RE needn't break networks – IEA
Wind and solar generation can be integrated into power networks at minimal cost – provided that systems are sufficiently flexible and the process is properly planned, according to a new study from the International Energy Agency (IEA).
The Paris-based body said rapidly-growing deployment of variable renewables has inevitably asked questions of existing power systems, and their ability to adapt and operate cost-effectively.
Its new study The Power of Transformation - Wind, Sun and the Economics of Flexible Power Systems concludes that integrating the first 5-10% of variable renewable energy (VRE) generation poses no technical or economic challenges, as long as conditions such as uncontrolled local “hot spots” of renewable deployment are avoided.
And it confirms that integrating high shares – 30% of annual electricity production or more – of wind and PV can come at little additional long-term cost.

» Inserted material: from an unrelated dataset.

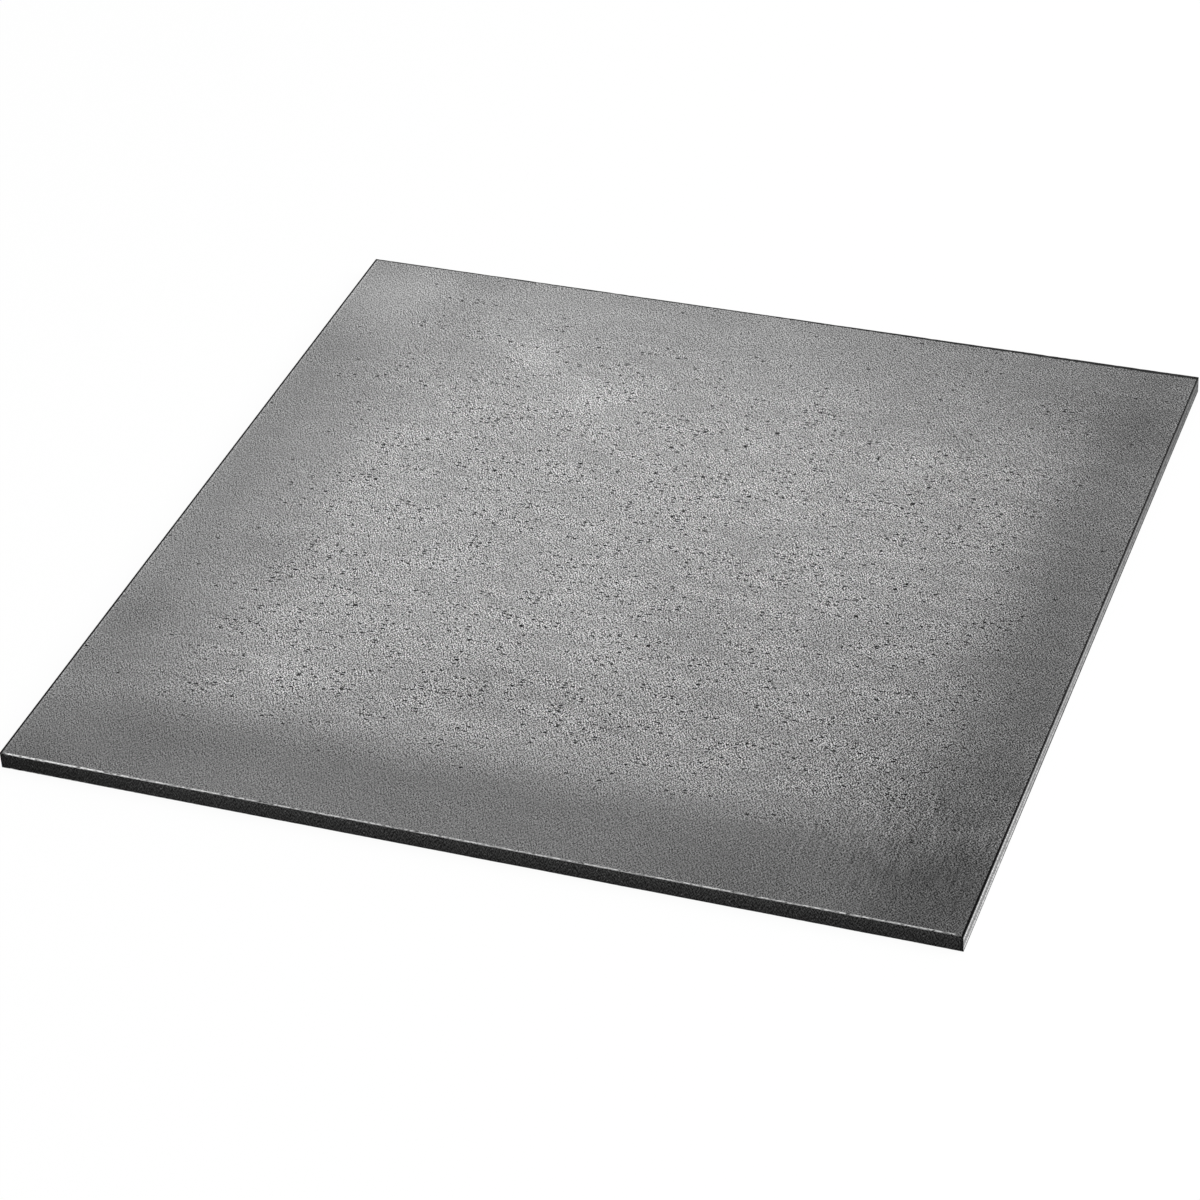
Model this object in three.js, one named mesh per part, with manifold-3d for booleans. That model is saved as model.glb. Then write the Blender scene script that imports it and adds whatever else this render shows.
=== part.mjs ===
// A square blank of hot-rolled steel plate, lying flat.
//
// Millimetres. +X runs along the rolling direction, +Y across it and +Z up. The origin is the
// middle of the bottom face.
//
// The plate is one piece of steel with two kinds of edge. The front and back edges are mill edges:
// they came off the rolls, so all their arrises are round. The left and right edges are cuts across
// the rolled bar. Their faces are square to the plate, and their arrises are only eased: more at the
// top, where the cut began, and less at the bottom, where it came out. The cuts run straight
// through the rolled arrises, so the plate's corners are sharp in plan and show the bar's section.

import * as THREE from 'three';
import { mergeVertices } from 'three/addons/utils/BufferGeometryUtils.js';
import Module from 'manifold-3d';

// The plate.
const LENGTH = 300;
const WIDTH = 300;
const THICKNESS = 6;

// The mill edges, top and bottom alike.
const MILL_ARRIS_RADIUS = 0.5;

// The cut edges.
const CUT_TOP_ARRIS_RADIUS = 0.35;
const CUT_BOTTOM_ARRIS_RADIUS = 0.2;

// Facets round the larger arris where a mill edge and a cut edge meet.
const ARRIS_FACETS = 10;

// How far each bar runs past the plate before the two are intersected.
const OVERRUN = 5;

const ALONG_ROLLING = new THREE.Vector3(1, 0, 0);
const ACROSS_ROLLING = new THREE.Vector3(0, 1, 0);
const UP = new THREE.Vector3(0, 0, 1);

const wasm = await Module();
wasm.setup();

// How deep below a flat face the facet lines of its arrises lie. A mill edge and a cut edge have
// theirs at the same depths, set by the larger radius, so that the two meet point to point at the
// corners and leave no slivers there.
function facetDepths(cutArrisRadius) {
  const largerRadius = Math.max(MILL_ARRIS_RADIUS, cutArrisRadius);
  const depths = [];
  for (let facet = 0; facet <= ARRIS_FACETS; facet += 1) {
    const turn = (facet / ARRIS_FACETS) * (Math.PI / 2);
    depths.push(largerRadius * (1 - Math.cos(turn)));
  }
  return depths;
}

// How far a quarter-round arris stands back from the edge face, at a depth below the flat face.
function arrisSetback(radius, depth) {
  const leftToGo = Math.max(radius - depth, 0);
  return radius - Math.sqrt(radius ** 2 - leftToGo ** 2);
}

// The plate's section between two like edges, standing on the baseline and centred on it. Its right
// side is worked out from the bottom face up, and its left side is the same mirrored.
function sectionShape(breadth, topArrisRadius, bottomArrisRadius) {
  const rightSide = facetDepths(CUT_BOTTOM_ARRIS_RADIUS).map(
    (depth) => new THREE.Vector2(breadth / 2 - arrisSetback(bottomArrisRadius, depth), depth),
  );
  for (const depth of facetDepths(CUT_TOP_ARRIS_RADIUS).reverse()) {
    const setback = arrisSetback(topArrisRadius, depth);
    rightSide.push(new THREE.Vector2(breadth / 2 - setback, THICKNESS - depth));
  }
  const leftSide = rightSide.map((point) => new THREE.Vector2(-point.x, point.y)).reverse();
  return new THREE.Shape([...rightSide, ...leftSide]);
}

// A bar of one section, centred on the origin. The section's breadth lies along one unit axis, its
// height goes up and the bar runs along the other, so the turn into place is exact.
function barOf(section, breadthAxis, barAxis, barLength) {
  const bar = new THREE.ExtrudeGeometry(section, { depth: barLength, bevelEnabled: false });
  bar.translate(0, 0, -barLength / 2);
  bar.applyMatrix4(new THREE.Matrix4().makeBasis(breadthAxis, UP, barAxis));
  return bar;
}

// The bar as it was rolled, between its two mill edges.
function rolledBar() {
  const section = sectionShape(WIDTH, MILL_ARRIS_RADIUS, MILL_ARRIS_RADIUS);
  return barOf(section, ACROSS_ROLLING, ALONG_ROLLING, LENGTH + 2 * OVERRUN);
}

// What the two cuts leave of anything that they go through.
function cutLength() {
  const section = sectionShape(LENGTH, CUT_TOP_ARRIS_RADIUS, CUT_BOTTOM_ARRIS_RADIUS);
  const towardsFront = ACROSS_ROLLING.clone().negate();
  return barOf(section, ALONG_ROLLING, towardsFront, WIDTH + 2 * OVERRUN);
}

// A closed geometry as a solid that can be cut.
function solidOf(geometry) {
  const shell = geometry.clone();
  shell.deleteAttribute('normal');
  shell.deleteAttribute('uv');
  const merged = mergeVertices(shell);
  const mesh = new wasm.Mesh({
    numProp: 3,
    vertProperties: new Float32Array(merged.attributes.position.array),
    triVerts: new Uint32Array(merged.index.array),
  });
  return new wasm.Manifold(mesh);
}

// A solid back as a geometry, with one flat normal to each facet.
function geometryOf(solid) {
  const mesh = solid.getMesh();
  const indexed = new THREE.BufferGeometry();
  indexed.setAttribute('position', new THREE.BufferAttribute(mesh.vertProperties, 3));
  indexed.setIndex(new THREE.BufferAttribute(mesh.triVerts, 1));
  const faceted = indexed.toNonIndexed();
  faceted.computeVertexNormals();
  return faceted;
}

// Mill scale, the dull grey oxide skin that hot rolling leaves on the steel.
function millScale() {
  return new THREE.MeshStandardMaterial({ color: 0x8f8f8f, roughness: 0.55, metalness: 0.6 });
}

function plate() {
  const steel = solidOf(rolledBar()).intersect(solidOf(cutLength()));
  const mesh = new THREE.Mesh(geometryOf(steel), millScale());
  mesh.name = 'plate';
  return mesh;
}

const steelPlate = new THREE.Group();
steelPlate.name = 'steel_plate';
steelPlate.add(plate());

export default steelPlate;
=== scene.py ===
"""The looks of a square blank of hot-rolled steel plate, lying on a pale studio floor.

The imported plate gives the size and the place. Its one piece is built again here as a finer mesh, with the
wear on its rolled arrises and the tool marks on its cut edges, and gets its steel from procedural nodes.

Lengths are in millimetres, until MM turns them into Blender's metres. +X runs along the rolling direction,
+Y from the front mill edge to the back one and +Z up.
"""

import math

import bpy
import numpy as np
from mathutils import Matrix, Vector, noise
from mathutils.geometry import delaunay_2d_cdt


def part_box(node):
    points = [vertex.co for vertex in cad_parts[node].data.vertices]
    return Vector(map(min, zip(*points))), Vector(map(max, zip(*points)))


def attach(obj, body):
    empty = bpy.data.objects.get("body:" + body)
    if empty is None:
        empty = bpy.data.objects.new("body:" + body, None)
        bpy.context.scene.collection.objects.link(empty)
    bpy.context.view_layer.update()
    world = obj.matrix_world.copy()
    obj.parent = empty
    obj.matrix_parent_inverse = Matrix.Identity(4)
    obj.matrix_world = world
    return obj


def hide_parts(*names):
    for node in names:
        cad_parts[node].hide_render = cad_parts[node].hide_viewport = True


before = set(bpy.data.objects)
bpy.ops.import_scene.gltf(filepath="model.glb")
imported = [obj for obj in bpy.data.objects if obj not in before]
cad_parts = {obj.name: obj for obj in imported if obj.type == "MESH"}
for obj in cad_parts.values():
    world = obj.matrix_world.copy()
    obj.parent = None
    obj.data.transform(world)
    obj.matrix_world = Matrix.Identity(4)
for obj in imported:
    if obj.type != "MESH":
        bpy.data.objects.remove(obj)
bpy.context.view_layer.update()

MM = 0.001

# The plate, from the frame.
LOW, HIGH = (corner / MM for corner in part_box("plate"))
LENGTH, WIDTH, THICKNESS = HIGH - LOW

# The arrises, as in the part: round on the mill edges, only eased on the cut edges.
MILL_RADIUS = 0.5
CUT_TOP_RADIUS = 0.35
CUT_BOTTOM_RADIUS = 0.2

# Wear on the mill arrises: how much their radius wanders and chatters, over what lengths, and the nicks in
# them, with the least and the greatest share of the full depth and length that one has.
RADIUS_WANDER = 0.12
WANDER_LENGTH = 14.0
CHATTER = 0.05
CHATTER_LENGTH = 1.6
NICKS_PER_EDGE = 26
NICK_DEPTH = 0.16
NICK_DEPTH_SHARES = (0.3, 1.0)
NICK_LENGTH = 0.9
NICK_LENGTH_SHARES = (0.5, 1.6)
NICK_SEED = 7

# Relief of the mill edges' faces.
SCALE_RELIEF = 0.02
SCALE_RELIEF_LENGTH = 1.2

# Scores on the cut edges' faces: their full depth, pitch and slant, the share of the depth that they lie
# about, and two sets of them. A set has its scores to a pitch, its change with height, its share of the
# depth and a seed.
SAW_RELIEF = 0.03
SAW_PITCH = 1.5
SAW_SLANT = 0.35
SAW_MIDDLE = 0.5
SAW_SCORES = ((1.0, 0.3, 0.35, 0.0), (3.1, 0.5, 0.15, 3.0))

# The mesh of the edges: columns along X and Y, and rows on each arris and on the face between.
COLUMN_PITCH = 0.6
COLUMNS = (round(LENGTH / COLUMN_PITCH), round(WIDTH / COLUMN_PITCH))
ARRIS_ROWS = 9
FACE_ROWS = 8

# The mesh of the flat faces: how far in each ring of points lies, the pitch of the grid inside them, and
# the gap between the two as a share of that pitch.
CAP_RING_GAPS = (1.2, 2.6, 5.5, 11.0)
CAP_PITCH = 12.0
CAP_GRID_GAP = 0.6

# What delaunay_2d_cdt is asked for, triangles inside the outline, and how near two points count as one.
INSIDE_TRIANGLES = 1
SAME_POINT = 1e-6

# The steel's tones are grey levels as the eye sees them, from 0 to 1: the darkest that there is, and the
# power that turns them into light.
DARKEST_TONE = 0.02
EYE_TO_LIGHT = 2.2

# A noise below has the size of its features along X, Y and Z, its detail, its roughness and a seed. An
# ease has where it starts, where it ends, and its values at the two. A seed shifts its noise along this line.
SEED_DIRECTION = (1.0, 0.7, 1.3)

# How metallic the oxide looks, the strength of its clear gloss, and its roughness with slow changes.
SCALE_METAL = 0.7
SPECULAR = 0.2
ROUGHNESS = 0.5
ROUGHNESS_CHANGE = 0.15
ROUGHNESS_NOISE = ((9.0, 5.0, 5.0), 3.0, 0.6, 83.0)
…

However, those costs depend on how flexible the system currently is and what strategy is adopted for the long term.
“Adding VRE rapidly without adapting the system, is bound to increase costs,” says Paolo Frankl, head of the renewable energy division at the IEA.
Managing this transition will be more difficult for some countries or power systems than others, the study adds.
IEA executive director Maria van der Hoeven said the challenges vary from areas such as Europe – “where there is a mismatch between the market conditions and the need to integrate renewables” – to growing economies.
In “dynamic” power systems such as in India, China, Brazil and other emerging economies, wind and solar can be cost-effective solutions to meet incremental demand, said van der Hoeven.
With proper investments, a flexible system can be built from the very start, in parallel with the deployment of VRE, allowing such nations to leap straight to a 21-century power system and “reap the benefits”, she concludes.